HTF: Yes, it does. On working on the film, what was the hardest scene or sequence to get right? Either from the complexities of thinking through the ramification of time travel, and whether or not you're staying true to the rules that you've established in the film, or just simply choreographing a particular sequence to have the actors move around, have the camera where it needs to be, and then incorporate visual effects. What was the the biggest mountain to climb?

Dean Isrealite: That's a good question because there's so many different things and so many different challenges. I think the hardest step on it would be not where there's a lot of complex camera movements and a lot of complex visual effects that are integrating with the camera - that was almost the stuff that was most fun and we were so prepared for that stuff, with all the storyboard and animatics.
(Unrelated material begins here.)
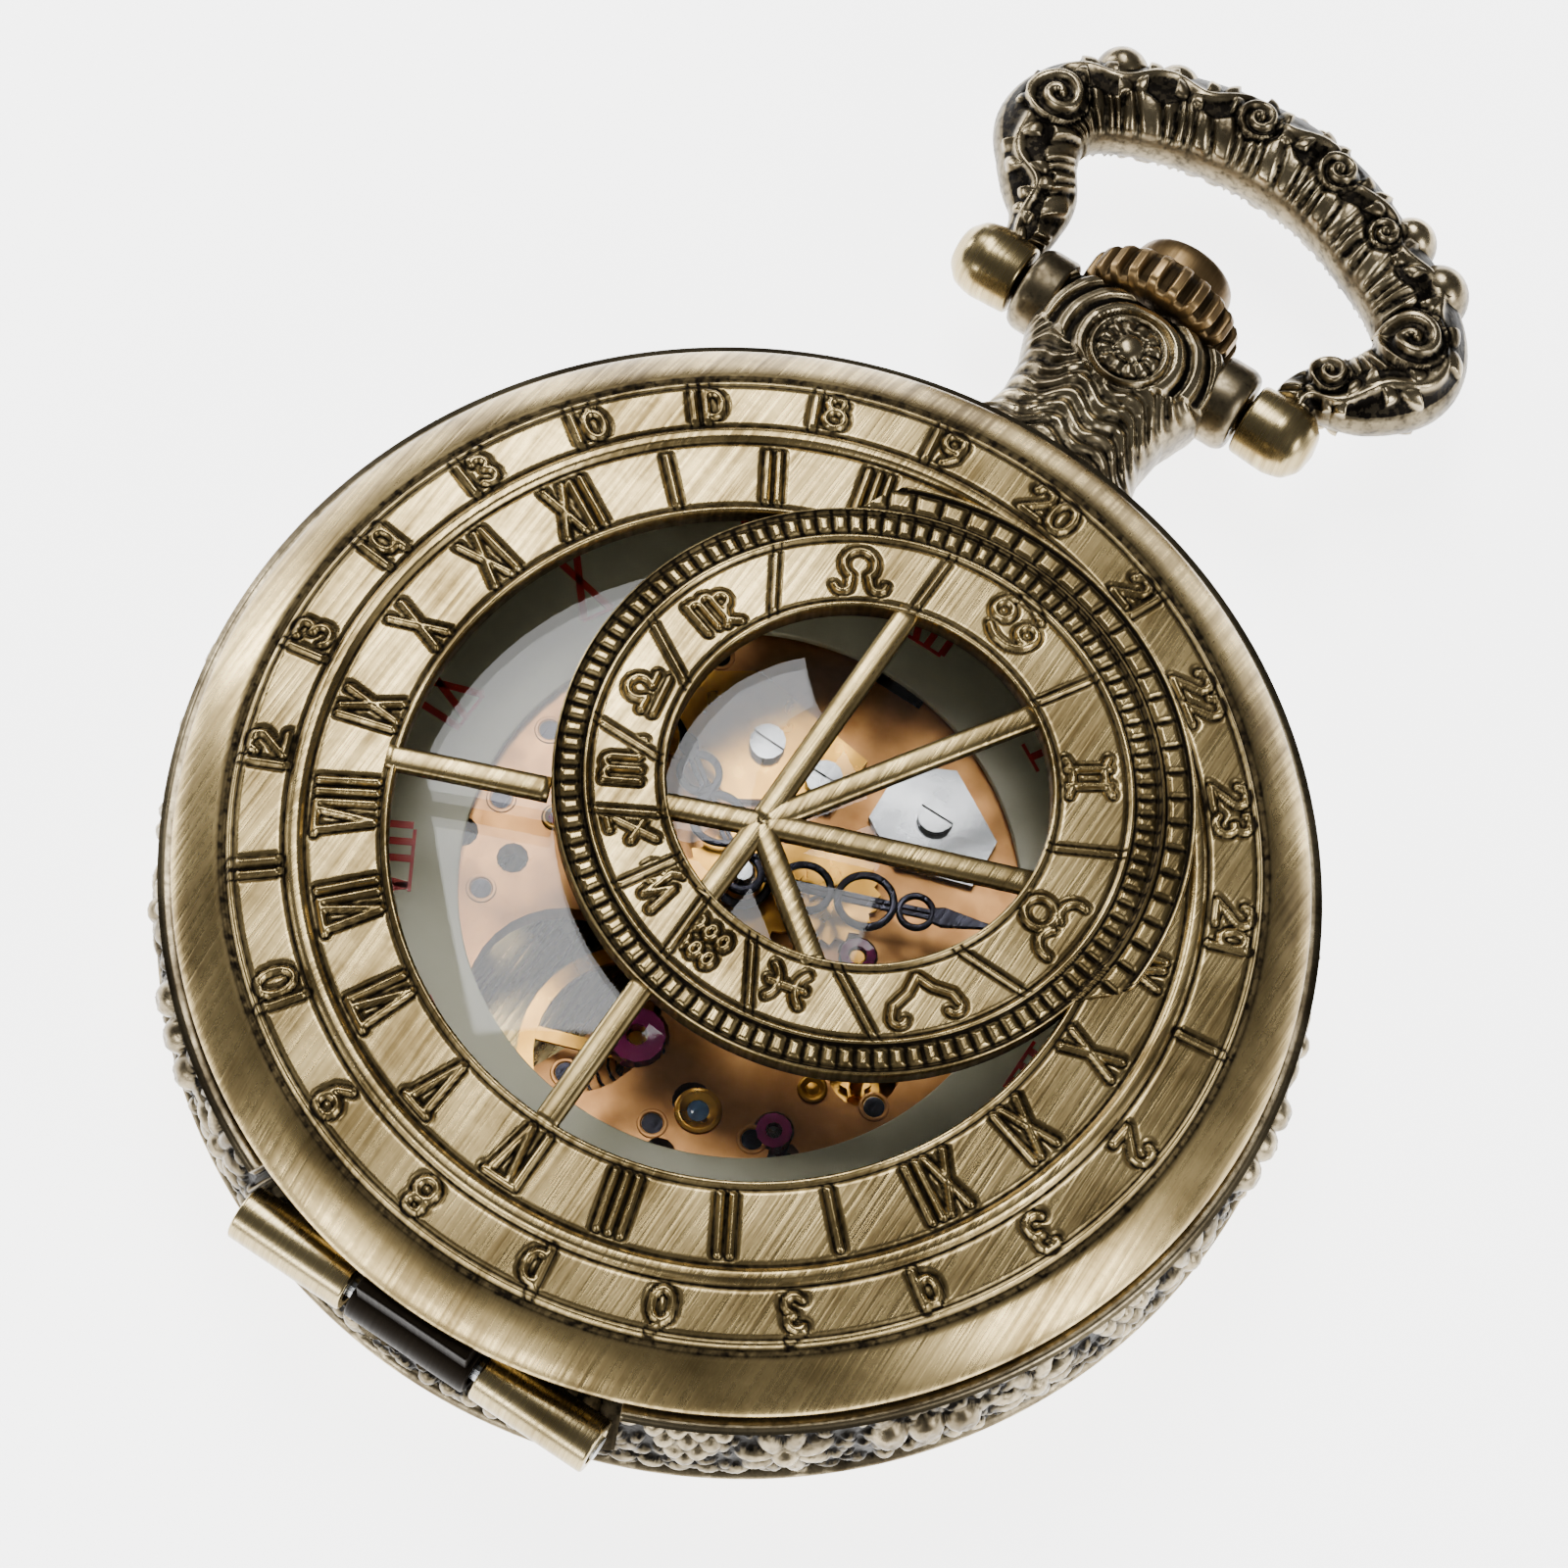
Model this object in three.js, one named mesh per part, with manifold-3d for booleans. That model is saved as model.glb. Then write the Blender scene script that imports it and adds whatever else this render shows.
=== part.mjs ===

I think the hardest stuff, honestly, is when it's just two characters talking to each other, and there is meant to be a connection between the two of them. You’re trying to find the right balance in terms of their flirtation and their looks, and being real with each other. In the film, there’s a scene where Jessie comes down and David is fixing the time machine, trying to push it to go further. They have a long scene, and he starts talking about his dad. It's all really an exact shot because I can't get coverage. That was very difficult because they have to hold frame the whole time and they have to be connecting in the real way. That's harder than the gags.

HTF: I believe you're working on the Power Rangers movie. Are you still working on the War Games remake too?

Dean Isrealite: No, not really. I shifted all my focus to Power Rangers. We're already prepping that, so that's what taking all of my time.

HTF: Thank you for taking the time to speak with Home Theater Forum today. The best of luck with Project Almanac as it hits home release and best of luck with Power Rangers.

Dean Isrealite: Thanks very much. This is fun. Thank you.